Warcraft II: Tides of Darkness

Platform: PC | Genre: Strategy
Developer: Blizzard Entertainment | Released: 1995

When Warcraft II: Tides of Darkness was released in late 1995, the real-time strategy genre was in its infancy. Dune II was already three years old, but Command & Conquer had just been released, so the full potential of the genre wasn't widely known. Like Westwood's military-style game, however, Blizzard's Warcraft II vaulted the genre to the forefront of PC gaming, alongside first-person shooters. Warcraft II had it all--from a cinematic and compelling single-player campaign with memorable characters to a flexible and addictive multiplayer component that really set the game apart from the competition. Lots of fans actually played Warcraft II online back then, thanks to a third-party network-hack application called Kali, which allowed for online play of Warcraft II at a time when Internet connectivity wasn't nearly as widespread as it is today. Most of all, though, the game oozed personality due to its rousing orchestral soundtrack, voice acting, and sound effects, which remain memorable and recognizable to fans of the game.
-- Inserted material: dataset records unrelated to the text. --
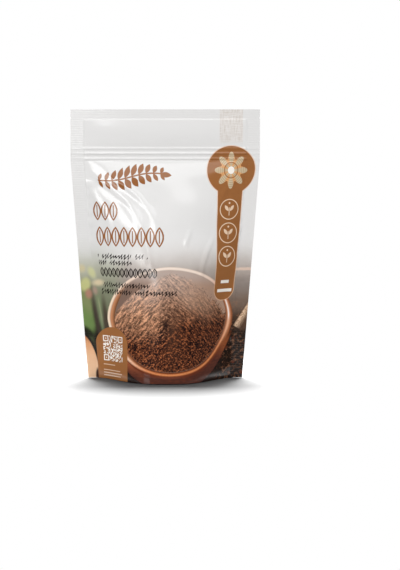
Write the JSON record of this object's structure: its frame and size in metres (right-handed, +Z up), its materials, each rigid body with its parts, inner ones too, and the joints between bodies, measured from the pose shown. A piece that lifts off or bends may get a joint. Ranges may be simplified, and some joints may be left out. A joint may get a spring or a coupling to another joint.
{
  "type": "stand-up zip pouch of ground cloves",
  "caption": "Shut, filled stand-up pouch of printed film, welded flat along the top and down the sides, with a press-to-close strip, bulging over the opened bottom gusset that it stands on.",
  "frame": {"origin": "on the surface that the pouch stands on, under the middle of the pouch", "axes": "+Z up from the gusset to the top seal, +X to the right of the printed front, and the printed front faces -Y"},
  "size_m": [0.14, 0.0674, 0.1995],
  "materials": {
    "film": "satin laminate film, printed: pale at the top, a brown badge stripe, and a warm dark picture of a bowl of powder at the bottom"
  },
  "bodies": {
    "root": {"pouch": "film"}
  },
  "joints": []
}
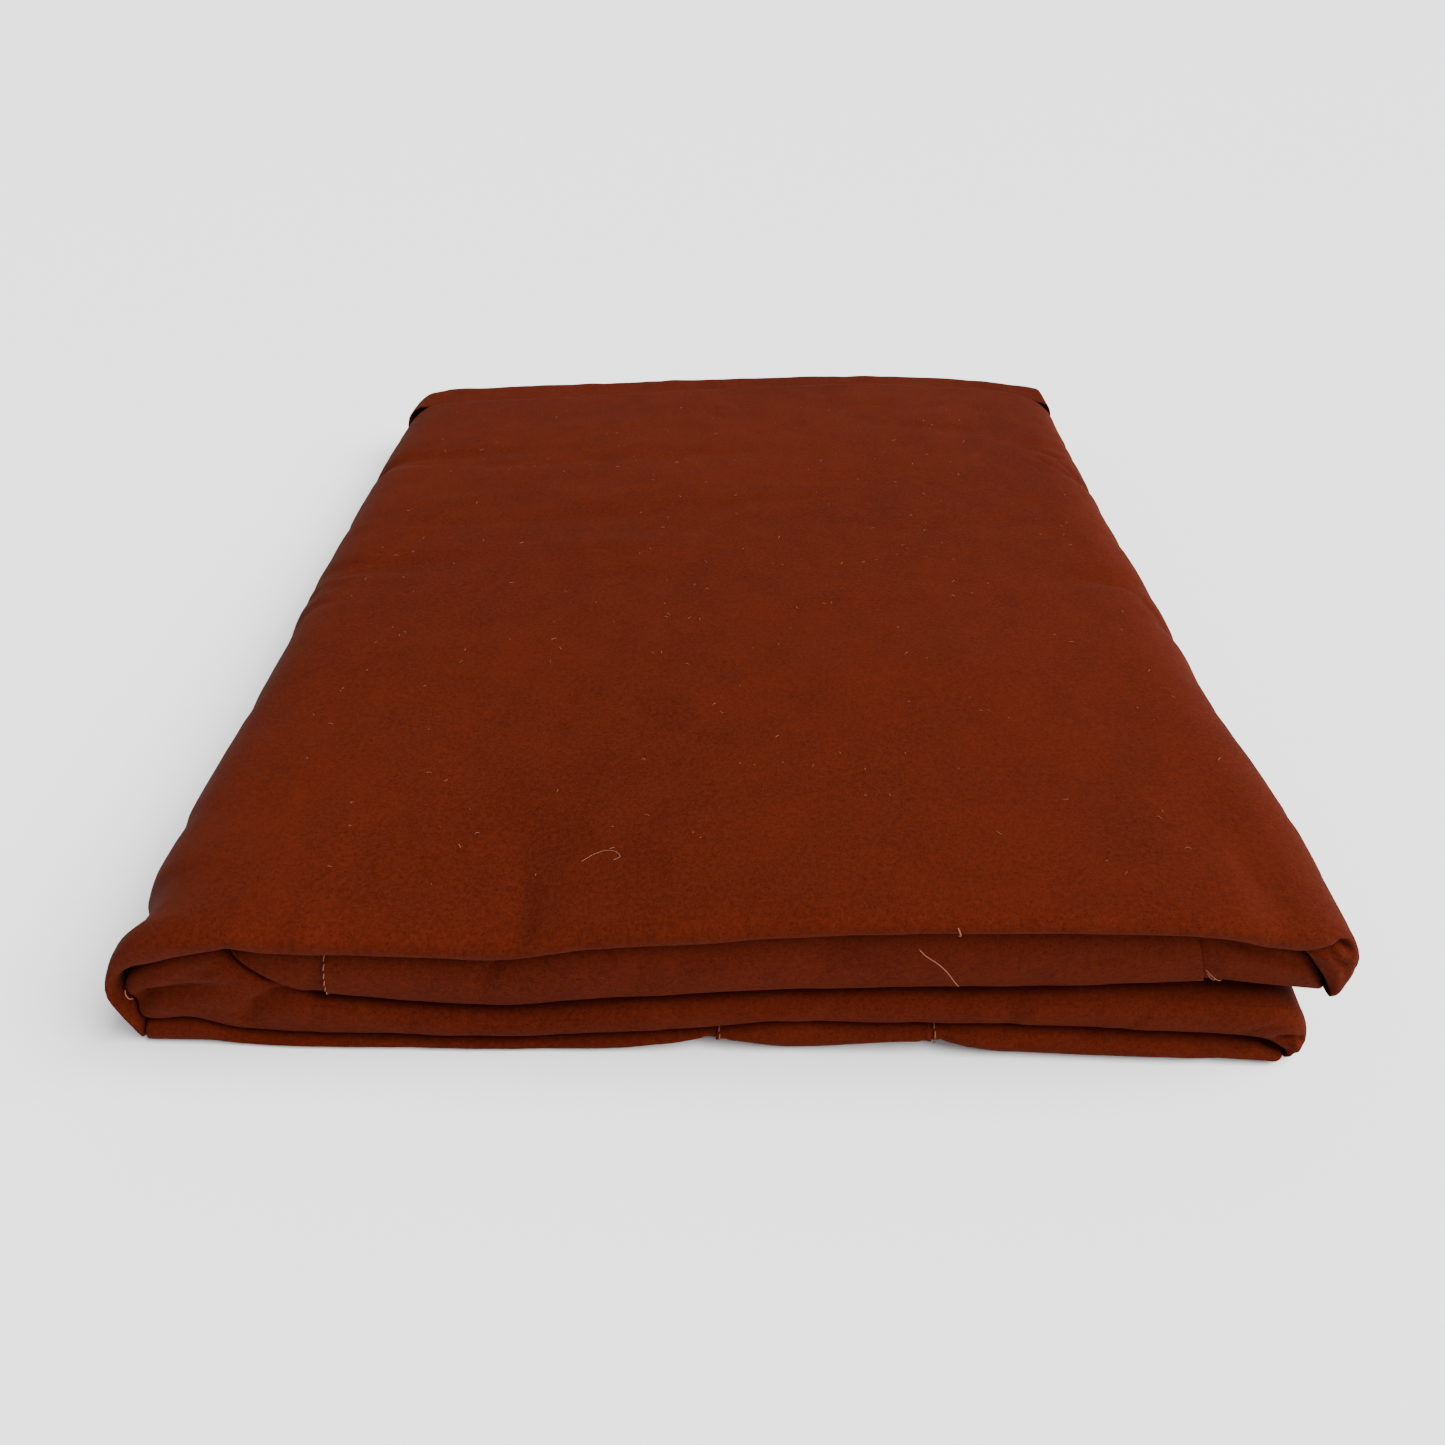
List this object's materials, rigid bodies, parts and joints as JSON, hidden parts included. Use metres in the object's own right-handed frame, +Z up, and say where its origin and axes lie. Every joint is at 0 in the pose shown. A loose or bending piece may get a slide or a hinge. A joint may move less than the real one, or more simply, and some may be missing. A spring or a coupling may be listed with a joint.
{
  "type": "folded buddhist monk robe",
  "caption": "Brick-brown cotton patchwork robe, folded flat into a soft square pack that lies on a surface, with rounded folds on its front.",
  "frame": {"origin": "centre of the pack's outline, on the surface that it lies on", "axes": "+Z up, -Y towards the front with the four rounded folds, +X to the right, where the folds turn"},
  "size_m": [0.3979, 0.5055, 0.065],
  "materials": {
    "robe_cloth": "matte brushed plain-weave cotton, brick brown",
    "hidden_cloth": "matte cotton layers, darker where they lie in shade"
  },
  "bodies": {
    "root": {"hidden_layers": "hidden_cloth", "top_panel": "robe_cloth", "second_fold_left": "robe_cloth", "second_fold_middle": "robe_cloth", "second_fold_right": "robe_cloth", "third_fold": "robe_cloth", "bottom_fold_left": "robe_cloth", "bottom_fold_strip": "robe_cloth", "bottom_fold_right": "robe_cloth", "back_layer": "robe_cloth"}
  },
  "joints": []
}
Towns ended up becoming sprawling, complicated affairs toward the latter stages of a match.

Underneath that funny veneer of quotable characters was a game with a great deal of depth. The economy and technology aspects of Warcraft II, while simple, were essential in establishing different ways of playing the game in multiplayer. You could use buildings to wall yourself in early so as to buy time for a quick tech upgrade, but this tactic might leave you open to a quick expansion by your enemy, whose economy would overwhelm yours. Likewise, you could attempt a grunt rush, but an airtight wall-in would effectively act as its counter.

Once you had learned the nuances and intricacies of multiplayer Warcraft II, you'd find yourself hopelessly addicted to fine-tuning your build orders in an effort to find the most efficient play style possible. It's amazing that a game which was so obviously imbalanced--the humans, in most cases, had no chance against the orcs with their bloodlusted ogre mages--could still offer such outstanding depth, but the wide variety of units allowed for a great number of different strategies. Team games could involve certain team members getting extremely specialized--for instance, one team member would try to get dragons or demolition crews as quickly as possible while the other team members would protect him or her. Water maps with battleships and ship transports added yet another wrinkle to the game strategy. Also, if you got sick of the dozens of included maps in the game, you could easily design your own maps with the easy-to-use map editor.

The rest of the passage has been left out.